» Challenge:
Each line that follows should be printed again exactly as it stands.

━━━━━━━━

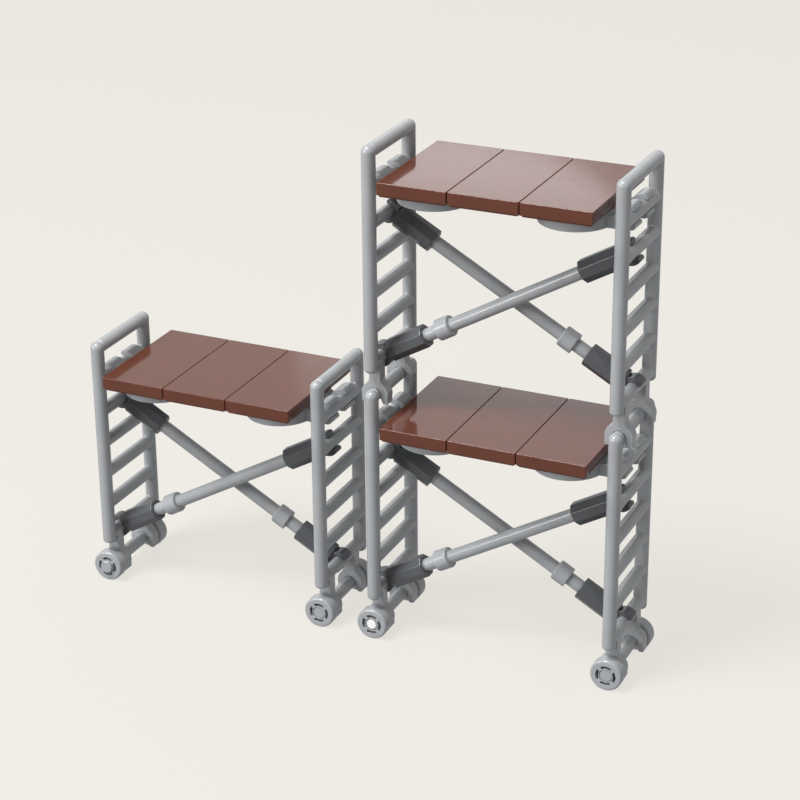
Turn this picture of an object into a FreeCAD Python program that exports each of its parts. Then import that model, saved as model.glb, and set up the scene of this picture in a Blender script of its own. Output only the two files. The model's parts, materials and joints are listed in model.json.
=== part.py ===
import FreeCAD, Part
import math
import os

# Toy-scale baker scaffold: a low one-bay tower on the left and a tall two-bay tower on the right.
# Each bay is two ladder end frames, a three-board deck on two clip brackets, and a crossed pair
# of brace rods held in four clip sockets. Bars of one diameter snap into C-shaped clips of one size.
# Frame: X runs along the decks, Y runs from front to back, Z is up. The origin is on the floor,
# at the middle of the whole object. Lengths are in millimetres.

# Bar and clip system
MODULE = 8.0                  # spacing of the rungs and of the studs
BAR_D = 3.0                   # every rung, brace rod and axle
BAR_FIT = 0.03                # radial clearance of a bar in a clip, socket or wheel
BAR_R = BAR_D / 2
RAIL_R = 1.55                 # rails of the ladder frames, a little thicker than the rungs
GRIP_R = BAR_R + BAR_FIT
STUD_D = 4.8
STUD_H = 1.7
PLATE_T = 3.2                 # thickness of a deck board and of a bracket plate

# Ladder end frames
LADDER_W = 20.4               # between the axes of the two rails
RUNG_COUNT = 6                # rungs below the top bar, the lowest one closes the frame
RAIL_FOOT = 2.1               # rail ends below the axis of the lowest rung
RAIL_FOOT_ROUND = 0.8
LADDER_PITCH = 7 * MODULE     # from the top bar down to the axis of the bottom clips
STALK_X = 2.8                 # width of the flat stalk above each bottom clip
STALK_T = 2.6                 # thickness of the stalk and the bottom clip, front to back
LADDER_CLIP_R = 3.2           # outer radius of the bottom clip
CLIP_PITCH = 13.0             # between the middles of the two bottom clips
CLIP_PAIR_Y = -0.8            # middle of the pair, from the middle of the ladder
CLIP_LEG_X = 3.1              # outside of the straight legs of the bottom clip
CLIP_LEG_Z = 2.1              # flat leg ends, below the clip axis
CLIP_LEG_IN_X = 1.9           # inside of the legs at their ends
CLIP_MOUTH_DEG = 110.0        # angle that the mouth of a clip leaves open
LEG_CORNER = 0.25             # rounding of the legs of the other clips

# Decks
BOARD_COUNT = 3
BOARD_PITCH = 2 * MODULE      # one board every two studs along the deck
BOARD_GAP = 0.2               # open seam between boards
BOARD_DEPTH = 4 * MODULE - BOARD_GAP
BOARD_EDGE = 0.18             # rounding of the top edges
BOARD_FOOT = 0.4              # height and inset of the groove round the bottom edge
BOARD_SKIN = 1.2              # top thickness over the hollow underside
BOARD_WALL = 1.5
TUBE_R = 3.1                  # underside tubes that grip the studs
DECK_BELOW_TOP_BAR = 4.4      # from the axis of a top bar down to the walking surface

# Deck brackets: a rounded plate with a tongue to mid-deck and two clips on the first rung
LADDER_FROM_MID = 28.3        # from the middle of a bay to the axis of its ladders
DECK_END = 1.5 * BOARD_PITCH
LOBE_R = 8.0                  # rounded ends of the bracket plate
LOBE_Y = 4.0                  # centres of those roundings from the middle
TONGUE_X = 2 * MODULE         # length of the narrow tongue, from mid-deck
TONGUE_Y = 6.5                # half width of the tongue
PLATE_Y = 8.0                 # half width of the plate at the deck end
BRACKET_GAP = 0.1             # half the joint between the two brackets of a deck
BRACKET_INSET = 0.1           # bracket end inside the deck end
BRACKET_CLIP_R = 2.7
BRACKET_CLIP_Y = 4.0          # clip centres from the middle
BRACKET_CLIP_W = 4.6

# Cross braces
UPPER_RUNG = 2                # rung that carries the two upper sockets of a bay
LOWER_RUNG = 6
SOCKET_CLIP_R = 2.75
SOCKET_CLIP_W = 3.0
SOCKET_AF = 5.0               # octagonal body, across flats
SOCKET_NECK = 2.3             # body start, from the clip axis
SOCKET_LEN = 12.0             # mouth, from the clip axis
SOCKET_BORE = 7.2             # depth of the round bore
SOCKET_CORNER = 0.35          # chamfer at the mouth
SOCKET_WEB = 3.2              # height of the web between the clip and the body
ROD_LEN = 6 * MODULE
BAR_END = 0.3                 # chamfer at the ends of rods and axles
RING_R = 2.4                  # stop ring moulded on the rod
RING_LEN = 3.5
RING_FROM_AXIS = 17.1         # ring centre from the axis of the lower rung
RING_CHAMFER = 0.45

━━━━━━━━

» Result below:
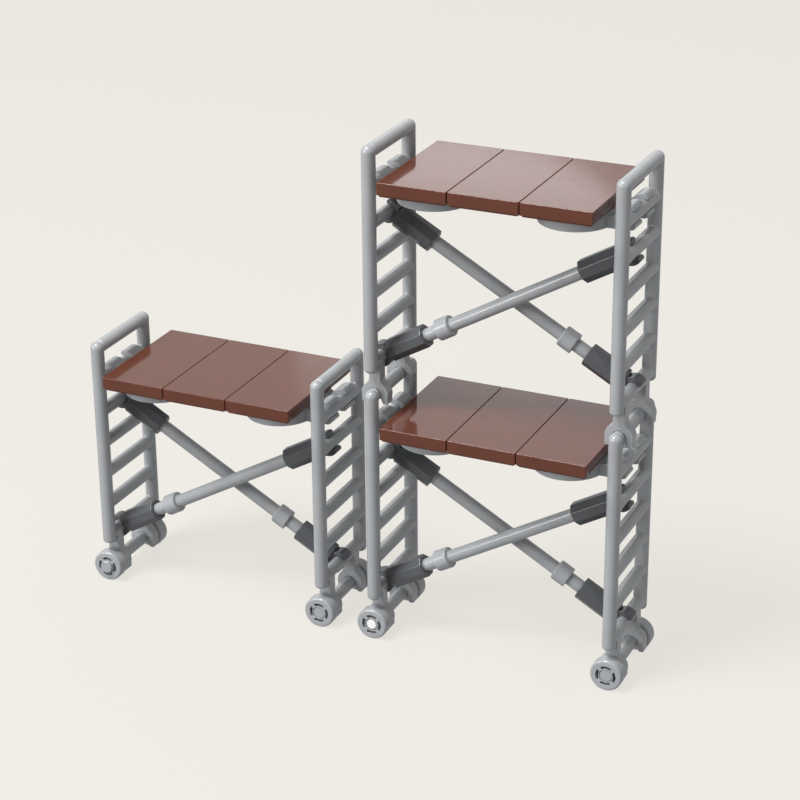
Turn this picture of an object into a FreeCAD Python program that exports each of its parts. Then import that model, saved as model.glb, and set up the scene of this picture in a Blender script of its own. Output only the two files. The model's parts, materials and joints are listed in model.json.
=== part.py ===
import FreeCAD, Part
import math
import os

# Toy-scale baker scaffold: a low one-bay tower on the left and a tall two-bay tower on the right.
# Each bay is two ladder end frames, a three-board deck on two clip brackets, and a crossed pair
# of brace rods held in four clip sockets. Bars of one diameter snap into C-shaped clips of one size.
# Frame: X runs along the decks, Y runs from front to back, Z is up. The origin is on the floor,
# at the middle of the whole object. Lengths are in millimetres.

# Bar and clip system
MODULE = 8.0                  # spacing of the rungs and of the studs
BAR_D = 3.0                   # every rung, brace rod and axle
BAR_FIT = 0.03                # radial clearance of a bar in a clip, socket or wheel
BAR_R = BAR_D / 2
RAIL_R = 1.55                 # rails of the ladder frames, a little thicker than the rungs
GRIP_R = BAR_R + BAR_FIT
STUD_D = 4.8
STUD_H = 1.7
PLATE_T = 3.2                 # thickness of a deck board and of a bracket plate

# Ladder end frames
LADDER_W = 20.4               # between the axes of the two rails
RUNG_COUNT = 6                # rungs below the top bar, the lowest one closes the frame
RAIL_FOOT = 2.1               # rail ends below the axis of the lowest rung
RAIL_FOOT_ROUND = 0.8
LADDER_PITCH = 7 * MODULE     # from the top bar down to the axis of the bottom clips
STALK_X = 2.8                 # width of the flat stalk above each bottom clip
STALK_T = 2.6                 # thickness of the stalk and the bottom clip, front to back
LADDER_CLIP_R = 3.2           # outer radius of the bottom clip
CLIP_PITCH = 13.0             # between the middles of the two bottom clips
CLIP_PAIR_Y = -0.8            # middle of the pair, from the middle of the ladder
CLIP_LEG_X = 3.1              # outside of the straight legs of the bottom clip
CLIP_LEG_Z = 2.1              # flat leg ends, below the clip axis
CLIP_LEG_IN_X = 1.9           # inside of the legs at their ends
CLIP_MOUTH_DEG = 110.0        # angle that the mouth of a clip leaves open
LEG_CORNER = 0.25             # rounding of the legs of the other clips

# Decks
BOARD_COUNT = 3
BOARD_PITCH = 2 * MODULE      # one board every two studs along the deck
BOARD_GAP = 0.2               # open seam between boards
BOARD_DEPTH = 4 * MODULE - BOARD_GAP
BOARD_EDGE = 0.18             # rounding of the top edges
BOARD_FOOT = 0.4              # height and inset of the groove round the bottom edge
BOARD_SKIN = 1.2              # top thickness over the hollow underside
BOARD_WALL = 1.5
TUBE_R = 3.1                  # underside tubes that grip the studs
DECK_BELOW_TOP_BAR = 4.4      # from the axis of a top bar down to the walking surface

# Deck brackets: a rounded plate with a tongue to mid-deck and two clips on the first rung
LADDER_FROM_MID = 28.3        # from the middle of a bay to the axis of its ladders
DECK_END = 1.5 * BOARD_PITCH
LOBE_R = 8.0                  # rounded ends of the bracket plate
LOBE_Y = 4.0                  # centres of those roundings from the middle
TONGUE_X = 2 * MODULE         # length of the narrow tongue, from mid-deck
TONGUE_Y = 6.5                # half width of the tongue
PLATE_Y = 8.0                 # half width of the plate at the deck end
BRACKET_GAP = 0.1             # half the joint between the two brackets of a deck
BRACKET_INSET = 0.1           # bracket end inside the deck end
BRACKET_CLIP_R = 2.7
BRACKET_CLIP_Y = 4.0          # clip centres from the middle
BRACKET_CLIP_W = 4.6

# Cross braces
UPPER_RUNG = 2                # rung that carries the two upper sockets of a bay
LOWER_RUNG = 6
SOCKET_CLIP_R = 2.75
SOCKET_CLIP_W = 3.0
SOCKET_AF = 5.0               # octagonal body, across flats
SOCKET_NECK = 2.3             # body start, from the clip axis
SOCKET_LEN = 12.0             # mouth, from the clip axis
SOCKET_BORE = 7.2             # depth of the round bore
SOCKET_CORNER = 0.35          # chamfer at the mouth
SOCKET_WEB = 3.2              # height of the web between the clip and the body
ROD_LEN = 6 * MODULE
BAR_END = 0.3                 # chamfer at the ends of rods and axles
RING_R = 2.4                  # stop ring moulded on the rod
RING_LEN = 3.5
RING_FROM_AXIS = 17.1         # ring centre from the axis of the lower rung
RING_CHAMFER = 0.45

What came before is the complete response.